Benefits Beyond Crisis Preparedness

Preparing a living will is resource-intensive, yet many banks report side benefits:

• Enhanced data architecture, because mapping legal entities uncovers reporting gaps.

• Streamlined organizational structures, as redundant subsidiaries are merged or dissolved.

• Stronger day-to-day liquidity management, thanks to stress-testing tools developed for resolution planning.

• Better stakeholder transparency, which can translate into lower funding costs.

Ongoing Debates and Future Developments

Although living wills have grown more robust, debates continue over their real-world effectiveness. Some policymakers push for simpler, smaller banks instead of complex resolution blueprints. Others argue for greater public disclosure of the plans to enhance market discipline. Moreover, emerging threats such as fintech disruptions and cyber-risk require living wills to evolve continuously.

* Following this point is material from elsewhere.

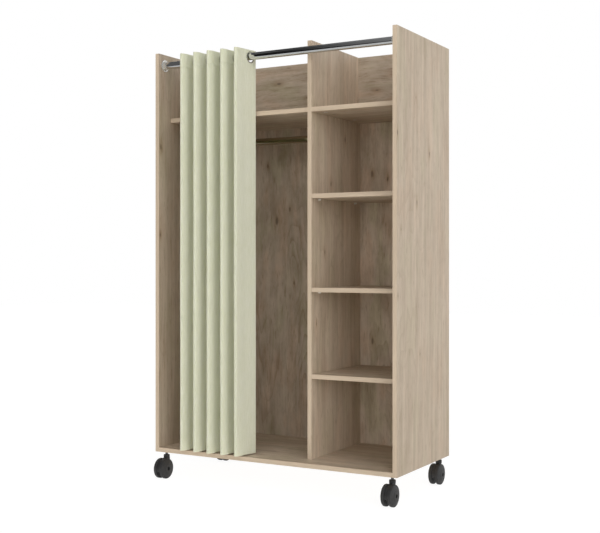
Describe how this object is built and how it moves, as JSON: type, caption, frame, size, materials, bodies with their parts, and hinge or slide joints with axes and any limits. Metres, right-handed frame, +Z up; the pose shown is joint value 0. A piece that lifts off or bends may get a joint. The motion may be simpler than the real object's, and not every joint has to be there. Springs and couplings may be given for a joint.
{
  "type": "curtain wardrobe",
  "caption": "Board wardrobe on castors: a hanging space behind an eyelet curtain on a rod, a hat shelf, a hanging rail and a column of shelves.",
  "frame": {"origin": "on the floor under the middle of the whole outline, curtain folds included", "axes": "+Z up, +Y from the open front to the back, +X to the right as seen from the front"},
  "size_m": [1, 0.507, 1.607],
  "materials": {
    "oak_board": "light oak printed melamine, satin",
    "oak_back": "light oak printed fibreboard, satin",
    "chrome_tube": "polished chrome",
    "rail_flange": "satin chrome",
    "shelf_pin": "pale plastic",
    "fitting_zinc": "zinc",
    "dowel_wood": "raw beech",
    "stem_steel": "dark steel",
    "castor_plastic": "charcoal plastic, satin",
    "wheel_plastic": "charcoal plastic, satin",
    "curtain_fabric": "pale green woven cloth",
    "eyelet_metal": "satin metal"
  },
  "bodies": {
    "carcass": {"left_side_panel": "oak_board", "right_side_panel": "oak_board", "divider_panel": "oak_board", "bottom_panel": "oak_board", "hat_shelf": "oak_board", "column_top_shelf": "oak_board", "upper_shelf": "oak_board", "middle_shelf": "oak_board", "lower_shelf": "oak_board", "hanging_back_rail": "oak_board", "column_back_rail": "oak_board", "hanging_back_panel": "oak_back", "column_back_panel": "oak_back", "curtain_rod": "chrome_tube", "hanging_rail": "chrome_tube", "curtain_rod_flange_left": "rail_flange", "curtain_rod_flange_right": "rail_flange", "hanging_rail_flange_left": "rail_flange", "hanging_rail_flange_right": "rail_flange", "shelf_pins": "shelf_pin", "cam_locks": "fitting_zinc", "cam_bolts": "fitting_zinc", "dowels": "dowel_wood", "castor_inserts": "fitting_zinc", "castor_stems": "stem_steel"},
    "castor_front_left": {"castor_front_left_hood": "castor_plastic", "castor_front_left_axle": "stem_steel"},
    "castor_front_left_wheel_left": {"castor_front_left_wheel_left": "wheel_plastic"},
    "castor_front_left_wheel_right": {"castor_front_left_wheel_right": "wheel_plastic"},
    "castor_front_right": {"castor_front_right_hood": "castor_plastic", "castor_front_right_axle": "stem_steel"},
    "castor_front_right_wheel_left": {"castor_front_right_wheel_left": "wheel_plastic"},
    "castor_front_right_wheel_right": {"castor_front_right_wheel_right": "wheel_plastic"},
    "castor_back_left": {"castor_back_left_hood": "castor_plastic", "castor_back_left_axle": "stem_steel"},
    "castor_back_left_wheel_left": {"castor_back_left_wheel_left": "wheel_plastic"},
    "castor_back_left_wheel_right": {"castor_back_left_wheel_right": "wheel_plastic"},
    "castor_back_right": {"castor_back_right_hood": "castor_plastic", "castor_back_right_axle": "stem_steel"},
    "castor_back_right_wheel_left": {"castor_back_right_wheel_left": "wheel_plastic"},
    "castor_back_right_wheel_right": {"castor_back_right_wheel_right": "wheel_plastic"},
    "curtain_trail": {"curtain": "curtain_fabric", "eyelet_01": "eyelet_metal"},
    "curtain_lead": {"eyelet_10": "eyelet_metal"},
    "curtain_ring_02": {"eyelet_02": "eyelet_metal"},
    "curtain_ring_03": {"eyelet_03": "eyelet_metal"},
    "curtain_ring_04": {"eyelet_04": "eyelet_metal"},
    "curtain_ring_05": {"eyelet_05": "eyelet_metal"},
    "curtain_ring_06": {"eyelet_06": "eyelet_metal"},
    "curtain_ring_07": {"eyelet_07": "eyelet_metal"},
    "curtain_ring_08": {"eyelet_08": "eyelet_metal"},
    "curtain_ring_09": {"eyelet_09": "eyelet_metal"}
  },
  "joints": [
    {"name": "castor_front_left_swivel", "type": "hinge", "parent": "carcass", "child": "castor_front_left", "pos_m": [-0.47, -0.1865, 0.075], "axis": [0, 0, 1], "continuous": true},
    {"name": "castor_front_left_wheel_left_spin", "type": "hinge", "parent": "castor_front_left", "child": "castor_front_left_wheel_left", "pos_m": [-0.4835, -0.2065, 0.0375], "axis": [1, 0, 0], "continuous": true},
    {"name": "castor_front_left_wheel_right_spin", "type": "hinge", "parent": "castor_front_left", "child": "castor_front_left_wheel_right", "pos_m": [-0.4565, -0.2065, 0.0375], "axis": [1, 0, 0], "continuous": true},
    {"name": "castor_front_right_swivel", "type": "hinge", "parent": "carcass", "child": "castor_front_right", "pos_m": [0.47, -0.1865, 0.075], "axis": [0, 0, 1], "continuous": true},
    {"name": "castor_front_right_wheel_left_spin", "type": "hinge", "parent": "castor_front_right", "child": "castor_front_right_wheel_left", "pos_m": [0.4565, -0.2065, 0.0375], "axis": [1, 0, 0], "continuous": true},
    {"name": "castor_front_right_wheel_right_spin", "type": "hinge", "parent": "castor_front_right", "child": "castor_front_right_wheel_right", "pos_m": [0.4835, -0.2065, 0.0375], "axis": [1, 0, 0], "continuous": true},
    {"name": "castor_back_left_swivel", "type": "hinge", "parent": "carcass", "child": "castor_back_left", "pos_m": [-0.47, 0.2235, 0.075], "axis": [0, 0, 1], "continuous": true},
    {"name": "castor_back_left_wheel_left_spin", "type": "hinge", "parent": "castor_back_left", "child": "castor_back_left_wheel_left", "pos_m": [-0.4835, 0.2035, 0.0375], "axis": [1, 0, 0], "continuous": true},
    {"name": "castor_back_left_wheel_right_spin", "type": "hinge", "parent": "castor_back_left", "child": "castor_back_left_wheel_right", "pos_m": [-0.4565, 0.2035, 0.0375], "axis": [1, 0, 0], "continuous": true},
    {"name": "castor_back_right_swivel", "type": "hinge", "parent": "carcass", "child": "castor_back_right", "pos_m": [0.47, 0.2235, 0.075], "axis": [0, 0, 1], "continuous": true},
    {"name": "castor_back_right_wheel_left_spin", "type": "hinge", "parent": "castor_back_right", "child": "castor_back_right_wheel_left", "pos_m": [0.4565, 0.2035, 0.0375], "axis": [1, 0, 0], "continuous": true},
    {"name": "castor_back_right_wheel_right_spin", "type": "hinge", "parent": "castor_back_right", "child": "castor_back_right_wheel_right", "pos_m": [0.4835, 0.2035, 0.0375], "axis": [1, 0, 0], "continuous": true},
    {"name": "curtain_slide", "type": "slide", "parent": "carcass", "child": "curtain_trail", "axis": [1, 0, 0], "range_m": [-0.085, 0.28]},
    {"name": "curtain_draw", "type": "slide", "parent": "curtain_trail", "child": "curtain_lead", "axis": [1, 0, 0], "range_m": [0, 0.28], "deforming": ["curtain"]},
    {"name": "ring_02_slide", "type": "slide", "parent": "curtain_trail", "child": "curtain_ring_02", "axis": [1, 0, 0], "range_m": [0, 0.0144]},
    {"name": "ring_03_slide", "type": "slide", "parent": "curtain_trail", "child": "curtain_ring_03", "axis": [1, 0, 0], "range_m": [0, 0.0341]},
    {"name": "ring_04_slide", "type": "slide", "parent": "curtain_trail", "child": "curtain_ring_04", "axis": [1, 0, 0], "range_m": [0, 0.0798]},
    {"name": "ring_05_slide", "type": "slide", "parent": "curtain_trail", "child": "curtain_ring_05", "axis": [1, 0, 0], "range_m": [0, 0.1124]},
    {"name": "ring_06_slide", "type": "slide", "parent": "curtain_trail", "child": "curtain_ring_06", "axis": [1, 0, 0], "range_m": [0, 0.1686]},
    {"name": "ring_07_slide", "type": "slide", "parent": "curtain_trail", "child": "curtain_ring_07", "axis": [1, 0, 0], "range_m": [0, 0.2012]},
    {"name": "ring_08_slide", "type": "slide", "parent": "curtain_trail", "child": "curtain_ring_08", "axis": [1, 0, 0], "range_m": [0, 0.2469]},
    {"name": "ring_09_slide", "type": "slide", "parent": "curtain_trail", "child": "curtain_ring_09", "axis": [1, 0, 0], "range_m": [0, 0.2666]}
  ],
  "couplings": [
    {"joint": "ring_02_slide", "follows": "curtain_draw", "ratio": 0.0495},
    {"joint": "ring_03_slide", "follows": "curtain_draw", "ratio": 0.1201},
    {"joint": "ring_04_slide", "follows": "curtain_draw", "ratio": 0.2831},
    {"joint": "ring_05_slide", "follows": "curtain_draw", "ratio": 0.3996},
    {"joint": "ring_06_slide", "follows": "curtain_draw", "ratio": 0.6004},
    {"joint": "ring_07_slide", "follows": "curtain_draw", "ratio": 0.7169},
    {"joint": "ring_08_slide", "follows": "curtain_draw", "ratio": 0.8799},
    {"joint": "ring_09_slide", "follows": "curtain_draw", "ratio": 0.9505}
  ]
}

Conclusion: A Crucial Pillar of Financial Stability

A banking living will is essentially an emergency manual that transforms a sprawling financial institution into a set of clear, actionable steps for orderly failure. While no plan can guarantee a risk-free resolution, living wills compel banks to confront unpleasant questions in advance, reduce taxpayer exposure, and strengthen global financial resilience. As economic conditions and technologies change, regulators and banks alike will keep refining these plans, ensuring that the next crisis, whenever it comes, can be managed with far less collateral damage.